To investigate if FTO could be acting in a similar manner, we studied its sequence using an algorithm for prediction of protein cellular localization (WolfPSORT; [10]). The results suggested with similar scores a cytoplasmic and a nuclear-cytoplasmic localization for this protein. This is consistent with human FTO's possible function as a metabolic sensor and nuclear effector.

The FTO human gene product has a predicted molecular mass of 50 KDa. With that mass it would need a Nuclear Localization Signal (NLS) [11] in order to act in the nucleus. Analysis of FTO's sequence using an algorithm that includes the prediction of NLS (PSORTII; [10]) suggested a 17 amino acid long bipartite NLS from positions 2 to 18 (Figure 2A) noted previously [12] but not experimentally verified. Further analysis of the family indicated that this region stands as a K/R rich region in comparison to the rest of the sequence, and that it is located in an N-terminal extension that is conserved in close human homologs from fish to mammals but not in the other FTO homologues we found in algae or diatomea.

Figure 2
figure 2

Analysis of K/R rich regions in the FTO family. (A) Plot of the percentage of K/R residues in a window of 17 amino acids of human FTO. The sequence fragment indicated from position 2 to 18 includes the maximum (7/17 at position 10). (B) Representation of the multiple (full) sequence alignment of the FTO family. White indicates regions with more than 30% of K+R residues in a window of 17 amino acids along the aligned sequences and red represents gaps in the alignment. The N-terminal region around the predicted bipartite NLS signal of human FTO stands as the only K/R-rich region conserved in fish as well as mammalian sequences. Both plots were generated using the BiasViz java tool [30].

In light of these computational results we hypothesize that FTO is a sensor of the cell's metabolic state and when dysfunctional can result in an obese phenotype. We identify the N-terminal of human FTO as having a high likelihood of determining its cellular localization, which could be verified by mutational analysis.

Conclusion

Here we have provided valuable information about FTO by indicating its possible catalytic function, and we have pointed to the amino acids involved in cofactor (Fe) and co-substrate (2-oxoglutarate) binding in human FTO as well as in its homologous proteins in other organisms, which could be used as models for the study of the human disease. This insight should help to guide experiments to clarify the mechanisms by which FTO relates to obesity and to accelerate the discovery of novel molecular therapies for this condition.

Methods

We first performed BLAST sequence similarity searches [13] using the human FTO protein as query against different sequence database resources: NCBI [14], ENSEMBL [15] and JGI [16]. Multiple sequence alignments of protein sequences homologous to human FTO were generated with the program T-Coffee [17] using default parameters, slightly refined manually and visualized with the Belvu program (Figure 1. Top) [18].

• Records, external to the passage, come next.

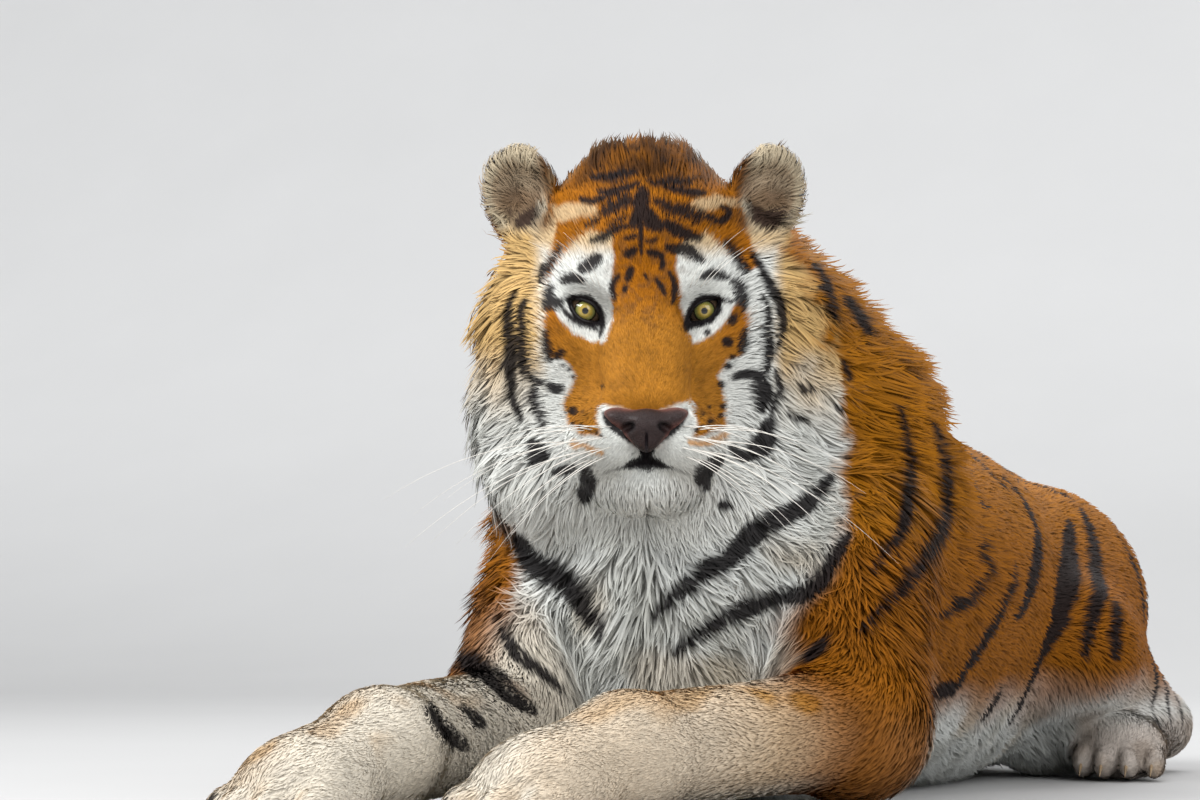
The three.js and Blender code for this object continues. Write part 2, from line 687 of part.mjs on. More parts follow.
function tube(path, from, to, steps) {
  const positions = [];
  const triangles = [];
  for (let s = 0; s <= steps; s += 1) {
    const t = from + ((to - from) * s) / steps;
    const centre = path.getPointAt(t);
    const along = path.getTangentAt(t);
    const side = new THREE.Vector3().crossVectors(along, new THREE.Vector3(0, 0, 1)).normalize();
    const up = new THREE.Vector3().crossVectors(side, along);
    for (let n = 0; n < TAIL_SIDES; n += 1) {
      const angle = (2 * Math.PI * n) / TAIL_SIDES;
      const point = centre.clone();
      point.addScaledVector(side, Math.cos(angle) * tailRadius(t));
      point.addScaledVector(up, Math.sin(angle) * tailRadius(t));
      point.z = Math.max(point.z, 0);
      positions.push(...point.toArray());
    }
  }
  for (let s = 0; s < steps; s += 1) {
    for (let n = 0; n < TAIL_SIDES; n += 1) {
      const a = s * TAIL_SIDES + n;
      const b = s * TAIL_SIDES + ((n + 1) % TAIL_SIDES);
      triangles.push(a, a + TAIL_SIDES, b, b, a + TAIL_SIDES, b + TAIL_SIDES);
    }
  }
  for (const [ring, flip] of [[0, true], [steps, false]]) {
    const hub = positions.length / 3;
    const centre = [0, 1, 2].map((axis) => {
      let sum = 0;
      for (let n = 0; n < TAIL_SIDES; n += 1) {
        sum += positions[(ring * TAIL_SIDES + n) * 3 + axis];
      }
      return sum / TAIL_SIDES;
    });
    positions.push(...centre);
    for (let n = 0; n < TAIL_SIDES; n += 1) {
      const a = ring * TAIL_SIDES + n;
      const b = ring * TAIL_SIDES + ((n + 1) % TAIL_SIDES);
      triangles.push(hub, ...(flip ? [a, b] : [b, a]));
    }
  }
  return solidFrom(new Float32Array(positions), new Uint32Array(triangles));
}
const TAIL_LENGTHS = 4;
const gapShare = GAP / 2 / tailPath.getLength();
const rumpClear = meshField((x, y, z) => wholeField(x, y, z) - GAP, torsoLines);
for (let n = 0; n < TAIL_LENGTHS; n += 1) {
  const from = n / TAIL_LENGTHS + (n ? gapShare : 0);
  const to = (n + 1) / TAIL_LENGTHS - (n < TAIL_LENGTHS - 1 ? gapShare : 0);
  const length = tube(tailPath, from, to, 7);
  nodes[`tail_${n + 1}`] = n ? length : largest(length.subtract(rumpClear));
}

// ---------------------------------------------------------------- locks of long fur
// A lock is a flat tapered strip of three sides. It starts under the surface, rises through it and lies along
// the coat, each ring at its own height over the body.
const LOCK_STATIONS = [0, 0.36, 0.76];
const LOCK_SINK = 13;
const LOCK_THICKNESS = 10;
// a lock's sides are sharp edges, so they grow by this much more than its faces
const EDGE_GROWTH = 5;
// a lock that folds over itself in a crease has less than this share of its box
const LEAST_FILL = 0.12;

function gradientAt(p) {
  const [x, y, z] = p.toArray();
  return new THREE.Vector3(
    wholeField(x + 1, y, z) - wholeField(x - 1, y, z),
    wholeField(x, y + 1, z) - wholeField(x, y - 1, z),
    wholeField(x, y, z + 1) - wholeField(x, y, z - 1),
  ).multiplyScalar(0.5);
}

function setHeight(p, height) {
  for (let pass = 0; pass < 4; pass += 1) {
    const slope = gradientAt(p);
    const miss = wholeField(...p.toArray()) - height;
    p.addScaledVector(slope, -miss / Math.max(0.3, slope.lengthSq()));
  }
  return p;
}

// The first surface point met on a ray out of the body.
function surfaceFrom(origin, direction) {
  const p = origin.clone();
  for (let step = 0; step < 120 && wholeField(...p.toArray()) < 0; step += 1) {
    p.addScaledVector(direction, 4);
  }
  return setHeight(p, 0);
}

function lock(root, lie, length, width, lift, grow) {
  const centres = [root.clone()];
  const lean = lie.clone();
  for (const [n, t] of [...LOCK_STATIONS, 1].entries()) {
    if (n) {
      const before = LOCK_STATIONS[n - 1];
      const p = centres[n - 1].clone().addScaledVector(lean, length * (t - before));
      const height = lift * (0.25 + 0.75 * t * t);
      centres.push(setHeight(p, height));
    }
    const normal = gradientAt(centres[n]).normalize();
    lean.copy(lie).addScaledVector(normal, -lie.dot(normal)).normalize();
  }
  setHeight(centres[0], -LOCK_SINK);
  const positions = [];
  const triangles = [];
  LOCK_STATIONS.forEach((t, n) => {
    const along = centres[n + 1].clone().sub(centres[Math.max(0, n - 1)]).normalize();
    const normal = gradientAt(centres[n]).normalize();
    const side = new THREE.Vector3().crossVectors(along, normal).normalize();
    const up = new THREE.Vector3().crossVectors(side, along);
    const half = (width / 2) * (1 - 0.75 * t ** 1.8) + EDGE_GROWTH * grow;
    const thick = LOCK_THICKNESS * (1 - 0.5 * t) / 2 + grow;
    positions.push(...centres[n].clone().addScaledVector(side, half).addScaledVector(up, -thick).toArray());
    positions.push(...centres[n].clone().addScaledVector(up, thick).toArray());
    positions.push(...centres[n].clone().addScaledVector(side, -half).addScaledVector(up, -thick).toArray());
  });
  const tip = centres[LOCK_STATIONS.length];
  const end = tip.clone().sub(centres[LOCK_STATIONS.length - 1]).normalize();
  positions.push(...tip.clone().addScaledVector(end, grow * 2).toArray());
  for (let n = 0; n < LOCK_STATIONS.length - 1; n += 1) {
    for (let k = 0; k < 3; k += 1) {
      const a = n * 3 + k;
      const b = n * 3 + ((k + 1) % 3);
      triangles.push(b, a, a + 3, b + 3, b, a + 3);
    }
  }
  const last = (LOCK_STATIONS.length - 1) * 3;
  triangles.push(last + 1, last, last + 3, last + 2, last + 1, last + 3, last, last + 2, last + 3);
  triangles.push(2, 0, 1);
  return solidFrom(new Float32Array(positions), new Uint32Array(triangles));
}

// A seeded draw between 0 and 1.
function drawFrom(seed) {
  let state = seed;
  return () => {
    state = (state * 1664525 + 1013904223) % 4294967296;
    return state / 4294967296;
  };
}

// Rows of locks round an axis: each row has its own origin, sweep of directions, lie and size.
function lockRows(rows, seed, grow) {
  const draw = drawFrom(seed);
  const solids = [];
  for (const row of rows) {
    for (let n = 0; n < row.count; n += 1) {
      const share = (n + 0.5 + (draw() - 0.5) * 0.5) / row.count;
      const [direction, lie] = row.aim(share);
      const origin = row.origin(share);
      const root = surfaceFrom(origin, direction);
      const length = row.length * (0.85 + 0.3 * draw());
      const width = row.width * (0.85 + 0.3 * draw());
      const lift = row.lift * (0.75 + 0.5 * draw());
      const solid = lock(root, lie, length, width, lift, grow);
      if (solid.volume() > LEAST_FILL * length * width * LOCK_THICKNESS) {
        solids.push(solid);
      }
    }
  }
  return wasm.Manifold.union(solids);
}

const inHead = (x, y, z) => new THREE.Vector3(x, y, z).applyMatrix4(headFrame);
const alongHead = (x, y, z) => new THREE.Vector3(x, y, z).normalize().transformDirection(headFrame);

// the ruff: three rows down each cheek, from under the ear to the throat, and rows under the jaw and the chin
const ruffRows = [];
for (const side of [1, -1]) {
  for (const [depth, count, length, lift] of [[-46, 6, 88, 16], [-92, 6, 100, 28], [-132, 5, 92, 24]]) {
    ruffRows.push({
      count,
      length,
      width: 56,
      lift,
      origin: (share) => inHead(side * 20, 10 - 130 * share, depth),
      aim: (share) => {
        const angle = THREE.MathUtils.degToRad(68 + 60 * share);
        const out = alongHead(side * Math.sin(angle), Math.cos(angle), 0);
        return [out, alongHead(side * (0.46 - 0.56 * share), -0.84, -0.4 + 0.2 * share)];
      },
    });
  }
  ruffRows.push({
    count: 4,
    length: 82,
    width: 46,
    lift: 18,
    origin: (share) => inHead(side * (126 - 92 * share), -176 - 22 * share, -80),
    aim: (share) => [
      alongHead(side * 0.25 * (1 - share), -0.15, 1),
      alongHead(side * 0.22 * (1 - share), -1, 0),
    ],
  });
}
ruffRows.push({
  count: 5,
  length: 78,
  width: 38,
  lift: 15,
  origin: (share) => inHead(96 * (share - 0.5), -214, -60),
  aim: (share) => [alongHead(0.3 * (share - 0.5), -0.1, 1), alongHead(0.4 * (share - 0.5), -1, 0)],
});

// where the ruff falls over the left shoulder
ruffRows.push({
  count: 4,
  length: 96,
  width: 60,
  lift: 16,
  origin: (share) => inHead(140 + 76 * share, -150 + 16 * share, -110),
  aim: (share) => [alongHead(0.3, -0.25, 1), alongHead(0.1 + 0.2 * share, -1, -0.1)],
});

// the mane: rows over the nape and down the sides of the neck
const maneRows = [[232, 7, 96], [290, 8, 110], [352, 8, 110]].map(([y, count, length]) => ({
  count,
  length,
  width: 62,
  lift: 12,
  origin: () => new THREE.Vector3(-10, y, 400),
  aim: (share) => {
    const angle = THREE.MathUtils.degToRad(-104 + 208 * share);
    const out = new THREE.Vector3(Math.sin(angle), 0, Math.cos(angle)).normalize();
    return [out, new THREE.Vector3(0.2 * Math.sin(angle), 0.72, -0.6).normalize()];
  },
}));

// the bib: rows down the front of the chest, from side to side
const bibRows = [[292, 6], [226, 6], [158, 5]].map(([z, count]) => ({
  count,
  length: 92,
  width: 58,
  lift: 22,
  origin: (share) => new THREE.Vector3(240 * (share - 0.5), 150, z),
  aim: (share) => [
    new THREE.Vector3(0.7 * (share - 0.5), -1, 0).normalize(),
    new THREE.Vector3(0.3 * (share - 0.5), 0.1, -1).normalize(),
  ],
}));

const CLEAR_OF = 1;
const skyward = ahead(new THREE.Vector3(0, 0, 2), new THREE.Vector3(0, 0, 1));
const torsoClear = meshField((x, y, z) => wholeField(x, y, z) - CLEAR_OF, torsoLines);
const offHead = torsoClear.subtract(headRoom(0));
const offNeck = torsoClear.subtract(ahead(neckPoint, neckOut)).subtract(headRoom(0));
const neckHalf = ahead(neckPoint, neckOut, -GAP / 2);
function clearOfLimbs(solid) {
  return armsClear.reduce((kept, arm) => kept.subtract(arm), solid);
}
const ruffLocks = clearOfLimbs(lockRows(ruffRows, 7, 0).subtract(offHead));
const ruff = earsClear.reduce((kept, ear) => kept.subtract(ear), ruffLocks);
const ruffGrown = lockRows(ruffRows, 7, 0.5);
nodes.head = largest(nodes.head.add(ruff));
const maneLocks = clearOfLimbs(lockRows(maneRows, 11, 0).subtract(offNeck)).subtract(headRoom(-GAP));
const mane = earsClear.reduce((kept, ear) => kept.subtract(ear), maneLocks.subtract(ruffGrown));
const maneGrown = lockRows(maneRows, 11, 0.5);
nodes.neck = largest(nodes.neck.add(mane));
const bibLocks = clearOfLimbs(lockRows(bibRows, 13, 0)).subtract(headRoom(-GAP)).intersect(skyward);
const bib = bibLocks.subtract(ruffGrown).subtract(maneGrown).subtract(torsoClear.subtract(neckHalf));
nodes.neck = largest(nodes.neck.add(bib).subtract(ruffGrown));

// ---------------------------------------------------------------- materials and the scene graph
const finish = (color, roughness) => new THREE.MeshStandardMaterial({ color, roughness, metalness: 0 });
const coat = finish(0xb9762c, 0.9);
const nosePad = finish(0x4a3238, 0.55);
const iris = finish(0x9a8f3e, 0.15);
const materialOf = { nose: nosePad, eye_left: iris, eye_right: iris };

const tiger = new THREE.Group();
for (const [name, solid] of Object.entries(nodes)) {
  const mesh = new THREE.Mesh(geometryOf(solid), materialOf[name] ?? coat);
  mesh.name = name;
  tiger.add(mesh);
}
const extent = new THREE.Box3().setFromObject(tiger);
const centre = extent.getCenter(new THREE.Vector3());
tiger.position.set(-centre.x, -centre.y, 0);

export default tiger;
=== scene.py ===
# The looks of a siberian tiger that lies on its chest with its head up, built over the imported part.
# Shapes are worked out in millimetres in the tiger's own frame: +Z up, it looks along -Y, its left is +X.
# The head has a frame of its own, from between the eyes: +X to its left, +Y up and +Z out of the face.
# The markings are drawn as lines and outlines in dots of the camera's frame, u to the right and v down.
import math

import bpy
import numpy as np
import openvdb
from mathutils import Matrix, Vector


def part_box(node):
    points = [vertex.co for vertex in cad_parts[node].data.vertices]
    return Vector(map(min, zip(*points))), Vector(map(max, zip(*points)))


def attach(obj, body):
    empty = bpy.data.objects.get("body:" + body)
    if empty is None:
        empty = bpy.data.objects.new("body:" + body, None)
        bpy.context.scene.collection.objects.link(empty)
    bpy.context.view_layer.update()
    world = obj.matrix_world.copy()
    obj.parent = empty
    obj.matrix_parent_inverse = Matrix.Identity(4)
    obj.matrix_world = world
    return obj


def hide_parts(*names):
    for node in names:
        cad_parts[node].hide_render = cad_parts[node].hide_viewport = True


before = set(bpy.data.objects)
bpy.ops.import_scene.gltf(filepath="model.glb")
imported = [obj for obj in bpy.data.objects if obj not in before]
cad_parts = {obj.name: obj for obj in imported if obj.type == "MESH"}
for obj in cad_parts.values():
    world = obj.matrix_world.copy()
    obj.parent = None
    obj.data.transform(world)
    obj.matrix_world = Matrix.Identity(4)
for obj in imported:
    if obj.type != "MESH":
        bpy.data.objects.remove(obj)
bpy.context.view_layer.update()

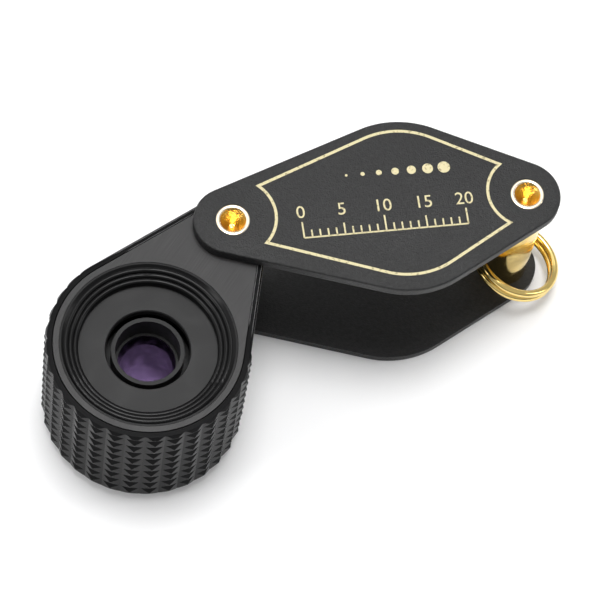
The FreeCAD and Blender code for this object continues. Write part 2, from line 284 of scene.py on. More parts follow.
def smooth_tree():
    """Join a mesh's corners, shade it smooth and keep its real edges sharp."""
    inputs = {"Geometry": GEOMETRY, "Join Distance": FLOAT, "Sharp Angle": FLOAT}
    outputs = {"Geometry": GEOMETRY}
    tree, given, result = new_group("GeometryNodeTree", "joined_smooth_faces", inputs, outputs)
    corners_in = {"Geometry": given["Geometry"], "Distance": given["Join Distance"]}
    joined = add(tree, "GeometryNodeMergeByDistance", corners_in).outputs["Geometry"]
    faces_in = {0: joined, "Shade Smooth": True}
    smooth = add(tree, "GeometryNodeSetShadeSmooth", faces_in, domain="FACE").outputs[0]
    edge_angle = add(tree, "GeometryNodeInputMeshEdgeAngle").outputs["Unsigned Angle"]
    is_sharp = calc(tree, "GREATER_THAN", edge_angle, given["Sharp Angle"])
    edges_in = {0: smooth, "Selection": is_sharp, "Shade Smooth": False}
    split = add(tree, "GeometryNodeSetShadeSmooth", edges_in, domain="EDGE").outputs[0]
    feed(tree, result["Geometry"], split)
    return tree


shading_tree = smooth_tree()
shading_keys = input_keys(shading_tree)
for name, thing in nodes.items():
    shading = thing.modifiers.new("smooth_faces", "NODES")
    shading.node_group = shading_tree
    shading[shading_keys["Join Distance"]] = JOIN_DISTANCE
    shading[shading_keys["Sharp Angle"]] = HEAD_SHARP_ANGLE if name == "head_body" else SHARP_ANGLE
print("shading set on", len(nodes), "pieces")

# %% [markdown]
# Several effects come back on more than one finish, so each is a node group. A group
# gives out only numbers and normals. The shader stays in the material, where each finish
# sets its own values. The first is a fine grain: small bumps, and a slower speckle for
# colour. Sizes are real lengths, and one over a size is the scale of a Noise Texture.

# %% Fine grain
VECTOR = "NodeSocketVector"
GRAIN_DETAIL = 3.0
SPECKLE_SHARE = 0.4


def noise(tree, detail, **inputs):
    """Smooth noise from 0 to 1, along one line where only W is given."""
    dimensions = "1D" if "W" in inputs else "3D"
    sockets = {"Detail": detail, **inputs}
    return add(tree, "ShaderNodeTexNoise", sockets, noise_dimensions=dimensions).outputs["Fac"]


def grain_group():
    """Fine bumps of a given size, and a slower speckle for colour."""
    inputs = {"Place": VECTOR, "Grain Size": FLOAT}
    outputs = {"Height": FLOAT, "Speckle": FLOAT}
    tree, given, result = new_group("ShaderNodeTree", "fine_grain", inputs, outputs)
    fine = calc(tree, "DIVIDE", 1.0, given["Grain Size"])
    slow = calc(tree, "MULTIPLY", fine, SPECKLE_SHARE)
    feed(tree, result["Height"], noise(tree, GRAIN_DETAIL, Vector=given["Place"], Scale=fine))
    feed(tree, result["Speckle"], noise(tree, GRAIN_DETAIL, Vector=given["Place"], Scale=slow))
    return tree


GRAIN = grain_group()
print("effect:", GRAIN.name)

# %% [markdown]
# Brushing leaves strokes that are long one way and hair-fine the other. Noise becomes
# strokes when its coordinates are divided by a long length along X and by a small width
# across it.

# %% Brush strokes
STREAK_DETAIL = 2.0


def strokes_group():
    """Brush strokes along X, of a given width and length."""
    inputs = {"Place": VECTOR, "Stroke Width": FLOAT, "Stroke Length": FLOAT}
    tree, given, result = new_group("ShaderNodeTree", "brush_strokes", inputs, {"Strokes": FLOAT})
    across = calc(tree, "DIVIDE", 1.0, given["Stroke Width"])
    along = calc(tree, "DIVIDE", 1.0, given["Stroke Length"])
    stretch = add(tree, "ShaderNodeCombineXYZ", {"X": along, "Y": across, "Z": across}).outputs[0]
    factors = {0: given["Place"], 1: stretch}
    drawn = add(tree, "ShaderNodeVectorMath", factors, operation="MULTIPLY").outputs[0]
    feed(tree, result["Strokes"], noise(tree, STREAK_DETAIL, Vector=drawn, Scale=1.0))
    return tree


STROKES = strokes_group()
print("effect:", STROKES.name)

# %% [markdown]
# A lathe leaves rings. Noise along a single line, read at the distance from the axis,
# is the same all the way round. The height is added to that distance, so an upright wall
# gets rings too.

# %% Turning rings
def from_axis(tree, place, x=0.0):
    """The distance from the upright axes at (x, 0) and (-x, 0), whichever is nearer."""
    parts = add(tree, "ShaderNodeSeparateXYZ", {0: place}).outputs
    across = calc(tree, "SUBTRACT", calc(tree, "ABSOLUTE", parts["X"]), x)
    squares = calc(tree, "ADD", calc(tree, "POWER", across, 2.0), calc(tree, "POWER", parts["Y"], 2.0))
    return calc(tree, "SQRT", squares)


def rings_group():
    """Turning marks round Z, of a given width."""
    inputs = {"Place": VECTOR, "Ring Width": FLOAT}
    tree, given, result = new_group("ShaderNodeTree", "turning_rings", inputs, {"Rings": FLOAT})
    height = add(tree, "ShaderNodeSeparateXYZ", {0: given["Place"]}).outputs["Z"]
    along = calc(tree, "ADD", from_axis(tree, given["Place"]), height)
    counted = calc(tree, "DIVIDE", along, given["Ring Width"])
    feed(tree, result["Rings"], noise(tree, STREAK_DETAIL, W=counted, Scale=1.0))
    return tree


RINGS = rings_group()
print("effect:", RINGS.name)

# %% [markdown]
# Fingers leave soft patches that change a surface's gloss. Slow noise makes them, bent a
# little so they don't look round, and only its upper part counts.

# %% Handled patches
PATCH_NOISE = (0.42, 0.68)
PATCH_DETAIL = 4.0
PATCH_BEND = 0.6


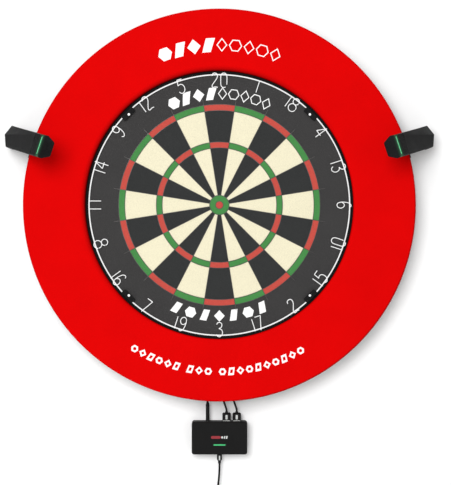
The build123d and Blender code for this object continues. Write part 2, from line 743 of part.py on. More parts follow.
S_HOLLOW = S_CAP - 1.0             # the cap is hollowed from here
CAP_HOLLOW = S_TIP - 2.2 - S_HOLLOW
with BuildPart() as arm_head_cap:
    with BuildSketch(section_plane(S_CAP)) as cap_section:
        head_outline(cap_section)
    extrude(amount=S_TIP - S_CAP)
    # the tip rolls over on the dartboard's side
    with BuildSketch(length_plane) as cap_outline:
        Polygon(
            (S_CAP - 5.0, 0.3), (S_TIP, 0.3), (S_TIP, -23.0), (S_CAP - 5.0, -23.0), align=None
        )
        fillet(cap_outline.vertices().sort_by(Axis.Y)[:2], radius=3.0)
    extrude(amount=40, both=True, mode=Mode.INTERSECT)
    with BuildSketch(section_plane(S_HOLLOW)):
        Polygon(
            (-2.4, 14.6), (-2.4, -15.4), (-19.9, -9.4), (-40.0, -9.4), (-40.0, 9.2), (-19.9, 9.2),
            align=None,
        )
    extrude(amount=CAP_HOLLOW, mode=CUT)
    # room for the back shell's plate
    with BuildSketch(section_plane(S_HOLLOW)):
        Polygon((-20.1, 20.0), (-20.1, -20.0), (-40.0, -20.0), (-40.0, 20.0), align=None)
    extrude(amount=CAP_HOLLOW, mode=CUT)
    # slot for the light strip
    with BuildSketch(section_plane(S_LIGHT - 0.8)):
        Polygon((10.0, 15.1), (10.0, -14.8), (-3.4, -14.8), (-3.4, 15.1), align=None)
    extrude(amount=1.6, mode=CUT)
write_pair(arm_head_cap.part, "arm_head_cap")

with BuildPart() as arm_light:
    with BuildSketch(section_plane(S_LIGHT - 0.7)):
        Polygon(
            (0.4, 14.9), (0.4, -14.6), (-2.6, -14.6), (-6.6, -11.0), (-6.6, 11.0), (-3.2, 14.0),
            (-2.2, 14.9),
            align=None,
        )
    extrude(amount=1.4)
write_pair(arm_light.part, "arm_light")

with BuildPart() as arm_window:
    with BuildSketch(face_plane(S_LENS, -22.9)):
        RectangleRounded(18.2, 15.2, 2.9)
    extrude(amount=1.4)
write_pair(arm_window.part, "arm_window")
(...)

Profiles of the alignment as global hidden Markov models (HMMs) were generated using HMMer [19]. Profile-based sequence searches were performed against the Uniref50 and Uniref90 protein sequence databases [20] using HMMsearch [21]. We used NAIL [22] to view and analyze the HMMsearch results, which provided a formatted view with hyperlinks to related web resources and coloring related to taxonomic information, thus facilitating the interpretation of the results.

Fold recognition analyses were performed using profile-to-profile comparisons of the HMM profile of the FTO family to profiles generated for each sequence of known structure with its homologues (HHpred server; [23, 24]). The significance of sequence-to-sequence, profile-to-sequence, and profile-to-profile matches were evaluated in terms of an E-value, which is an estimation of the probability of finding a better match by chance. Secondary structure predictions were performed using the PredictProtein Server [25, 26]. AlkB active center illustrations (Figure 1. Bottom) were generated with Pymol [27].